ECU's Summer Guitar Festival was held July 6th through the 9th in Greenville with four days of concerts and workshops. The event attracts students and experts from across the nation. Chris Thomas has more on the festival's growth over the past 20 years and the vision for the future.
This is how things started Wednesday morning – the first day of this year’s ECU Guitar Festival. Back in 1996 just 12 people checked in for the first one. This year, 53 people registered for classes and gradually wandered into the lobby of the A.J. Fletcher School of Music.
Among the 53 participants this year is Henry Spencer, a graduate guitar student at the university. Mr. Spencer enjoys playing Bach transcriptions for guitar, and for him, it mingles naturally with more contemporary genres.

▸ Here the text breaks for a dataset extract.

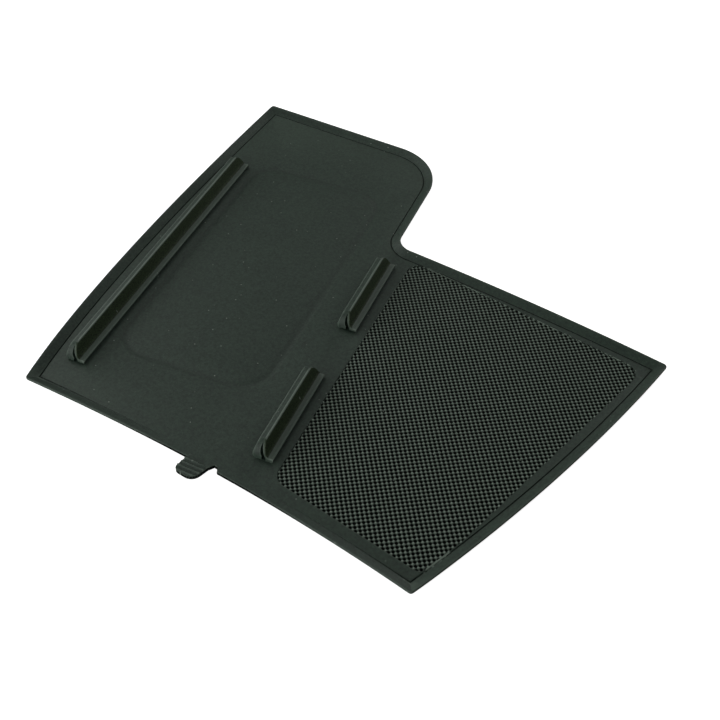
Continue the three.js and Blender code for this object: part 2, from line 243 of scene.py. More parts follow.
# last the edge, and back under the slope to the ground
with_rim += [(0.0, CREST - RIM_EDGE), (0.1, CREST - RIM_EDGE - 0.12),
             (EDGE_ROUND, CREST - RIM_EDGE - EDGE_ROUND / 2),
             (RIM_WIDTH + EDGE_ROUND - 0.2, 0.12), (RIM_WIDTH + EDGE_ROUND + 0.25, 0.0)]
without_rim += [(0.0, 0.35), (0.08, 0.15), (0.25, 0.03), (1.2, 0.0), (2.4, 0.0)]

# along the front side: x, and how much of the rim there is
FRONT_X = (-80, -60, -30, -12, -2, 26, 45, 70, 92, 104)
FRONT_RISE = (1.0, 0.85, 0.45, 0.14, 0.0, 0.0, 0.25, 0.6, 0.85, 1.0)
FRONT_INSET = 1.55                   # how much further in the edge lies where there's no rim
FRONT_Y, FRONT_BLEND = -84.0, 4.0    # the front side starts at this y and counts in full 4 mm on
NO_NOTCH = -200                      # a y far outside the mat


def rise_share(ring):
    """How much of the rim there is at each point of a ring: less on the front side, beside the tab."""
    on_front = np.clip((FRONT_Y - ring[:, 1]) / FRONT_BLEND, 0, 1)
    return 1 - on_front * (1 - np.interp(ring[:, 0], FRONT_X, FRONT_RISE))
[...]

“Yeah, I just saw the Dead and Company play last weekend and that was a great show. John Mayer was filling in for Jerry (Garcia), but he still did a great job. RIP Jerry."
This is Mr. Spencer’s 4th year attending the festival and he said its reputation is growing.
“I think it’s picked up speed, a lot of people in the circle talk about it, how great of a time it is…there’s just good vibes being passed around, I think it’s attracted more and more people.”
People like Bradley Guerrant, who made the trip from Williamsburg, Virginia for classical guitar lessons.
“I’ve been playing guitar for probably 50 years or so. And I just built a classical guitar, but I don’t really know how to play the classical guitar style very well. I played a steel string flat top for years so I was just hoping to pick up some techniques and maybe some songs and that sort of stuff to see how other people approach it and that’s pretty much the bottom line.”
In the morning, students go to classes based on age and skill level. Each student pays a fee, though a limited amount of scholarship money is available. A second set of classes are offered in the afternoon following lunch.
Guerrant came to the festival to learn about his craft and relearn the terrain of a university campus. This is his first year.
“One thing I hope to get out of this is getting back to a campus, actually. I’ve already felt it, getting lost. That’s obviously outside of this guitar workshop, but I think it’s a whole new experience, I know it’s a whole new experience to come back into something like this.”
While classical guitar is different in style, sound, and build – it relies on nylon strings, providing a warmer sound. Mary Ackerman is a professor at Kennesaw State University near Atlanta and a long time instructor at the guitar festival.
“I think a lot of guys got interested in classical guitar back in the day, you know – they would be interested in heavy metal, and a lot of heavy metal songs have a sensitive finger style introduction – think of “Stairway to Heaven.” That’s the template and there’s a lot of songs like that. So they would start studying classical guitar because they wanted to play those things and then they would become obsessed.”
This week, Ackerman worked with middle and high school students preparing for the pre-college competition, now in its 12th year. One of the contestants, Jan Marie Laman, is rehearsing one of her performance pieces. Ms. Laman is a high school senior from Loudon County, Virginia.
The next generation of guitarists is progressing at a faster clip, Ms. Ackerman observed. She believes it is, in part, because schools are investing in guitar programs.
“In my state, in the state of Georgia, there’s a lot more work in schools to teach guitar. It’s not just a matter of people happening upon it or trying it out for themselves in the privacy of their homes. They’re actually getting some classroom education, so that’s enabling us to have a much higher level of students at that level, coming to workshops like this and so we can work on a very high level. This is sort of the level I would expect from some of the college students I would have had in the past.”
Ms. Laman said her introduction to the guitar occurred after dropping the piano and learning her brother’s motivations for studying music didn’t prove strong enough to continue.
“When I walked into middle school my 6th grade year, my brother was enrolled in guitar and he was an 8th grader. He wasn’t really interested – he did it just to get girls. But, he brought his guitar home and I played on it and the first song I remember playing was the Super Mario Bros. theme song, so that’s when I fell in love with the instrument.”
She found out about the festival through her guitar instructor and said it’s been an enjoyable experience thus far.
“Oh, it’s so fun. This is a campus I’m considering going to college at because I want to study music, so I thought it’d be nice to stay here for about a week and see how it is and I like it so far.”
To walk along the corridor of the A.J. Fletcher Music Building between classes is like walking across bridges between multiple generations – from elementary school students too small to carry their instrument cases to lifers in their 5th decade of playing.
That diversity has been a feature and a goal of the guitar festival from day one, Dr. Elliot Frank said, and he wants that to remain as the festival proceeds in subsequent years.
Dr. Frank is the festival’s director and founder.
“I learned so many things from so many different teachers that helped me to be the guitarist I am, and I kind of felt obligated to pass it along.”
You’re listening to Collin Fullerton of Winston-Salem, last year’s solo competition winner, performing as part of the festival’s concert series.